In removing subsidy, Tinubu insisted that certain conditions must be met. “First, government needs to clean up and throw away the salad of corruption in the NNPC. Then, proceed to lay the foundation for a mass transit system in the railways and road network with long term bonds and fully develop the energy sector towards revitalizing Nigeria’s economy and easing the burden any subsidy removal may have on the people.”
In a speech he delivered in Kaduna prior to the 2023 elections, Sanusi Lamido Sanusi, former CBN governor agreed with Tinubu’s 2012 position on subsidy removal. Tinubu and other APC chieftains were present.
Insisting that whoever was elected president in 2023 must take corrective measures, the former Emir of Kano said: “Tariff in the oil sector has to be corrected. But before we correct that, we have to deal with the opportunities for rent seeking. You have to close off the inflated numbers. And I hope that whoever becomes president in 2023, the first thing to do is to ask NNPC to document and bring evidence for every dollar they took as subsidy.

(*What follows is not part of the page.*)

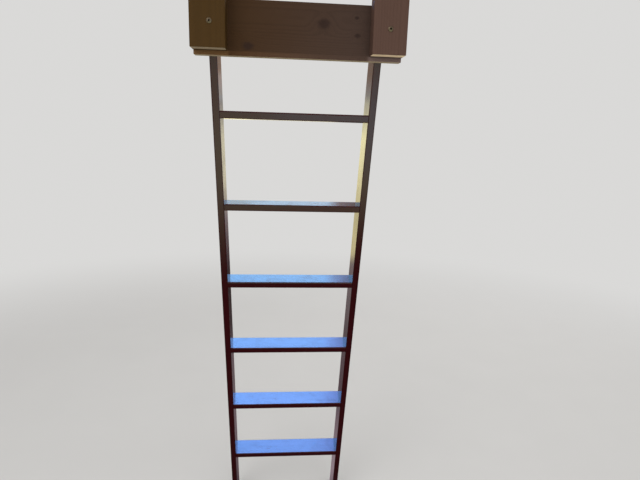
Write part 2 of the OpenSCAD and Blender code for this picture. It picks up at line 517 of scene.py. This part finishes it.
# Varnished wood: how much each mark counts in its tone, roughness and relief
VARNISH_IOR = 1.33
STAIN_WANDER = 0.012
STAIN_TONE = {"fibres": 0.55, "rings": 0.65, "drift": 0.45}
STAIN_TONE_START = -0.34
WORN_THROUGH = 0.85
SCRATCHED_THROUGH = 0.30
VARNISH_ROUGHNESS = {"dull": 0.05, "worn": 0.30, "scratch": 0.25, "rings": 0.04}
VARNISH_RELIEF = {"rings": 0.35, "fibres": 0.30, "scratch": -0.35, "worn": -0.5}
VARNISH_BUMP = (0.35, 0.00022)


def varnished_wood(name, timber, finish, wear, scratches):
    """Wine stain under a glossy varnish."""
    material, tree, shader = empty_material(name)
    place = timber.place(tree)
    marks = marks_of(tree, timber, place, finish.ring_width, STAIN_WANDER, wear, scratches, timber.centre)
    tone = weigh(tree, marks, STAIN_TONE, STAIN_TONE_START, clamp=True)
    colour = blend(tree, tone, tuple(finish.stain_early), tuple(finish.stain_late))
    colour = blend(tree, marks["heart"], colour, tuple(finish.knot_stain))
    colour = layer(tree, colour, marks["worn"], WORN_THROUGH, tuple(finish.worn_wood))
    colour = layer(tree, colour, marks["scratch"], SCRATCHED_THROUGH, tuple(finish.worn_wood))
    feed(tree, shader.inputs["Base Color"], colour)
    feed(tree, shader.inputs["Roughness"], weigh(tree, marks, VARNISH_ROUGHNESS, finish.gloss))
    shader.inputs["IOR"].default_value = VARNISH_IOR
    bump_up(tree, shader, weigh(tree, marks, VARNISH_RELIEF), *VARNISH_BUMP)
    return material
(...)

“They must give the names of the ships that came and we can verify from insurance companies if those ships were in Nigeria on those days. They must bring evidence because that is what the law says. There must be proof before you pay subsidy; there must be proof that you brought in the product at the price you said you bought it.”
None of these was done. Instead, the Group Chief Executive Officer of the NNPCL, Mele Kyari, the man who Sanusi said should account for the subsidy paid all these years, went to Aso Rock to tell Nigerians to go to hell, literally.
“What I know is that the market forces will regulate the market; I am also assuring Nigerians that this is the best way to go forward so that we can adjust prices,” he said impetuously.
Truth be told, this “Tinubu tax” is far worse than the “Jonathan tax” and those hoping that by a stroke of luck, the escalating cost of petrol will tank, should perish the thought.
It can only get worse because all the determinant factors – crude oil cost, exchange rate, freight and handling cost, as well as import charges – are escalating. So, if crude oil which costs about $80 per barrel today hits $100 tomorrow, and Naira depreciates to about N1,000 to $1, petrol will sell at over N1,000 per litre in Nigeria.
That will be too steep a price to pay for the Tinubu tax. Anyone who is pretending that Nigerians can endure this punishment much longer is wallowing in self-deceit. The Tinubu tax is perverse and just as he admonished Nigerians in 2012, it is the duty of all citizens to peacefully demonstrate and record their opposition to the draconian measure.
Admonishing Nigerians to further tighten their belts and make more sacrifices when government officials have shown no appetite to heed their own advice smacks of insensitivity and cruelty.
In the midst of this horrendous suffering, Tinubu has shown no inclination whatsoever of cutting the cost of governance. Lawmakers are still enjoying their jumbo pays and other mouth-watering perks when the Nigerian masses can no longer transport themselves to work, not to talk of putting food on the table. That is contemptuous of the people and a recipe for anarchy.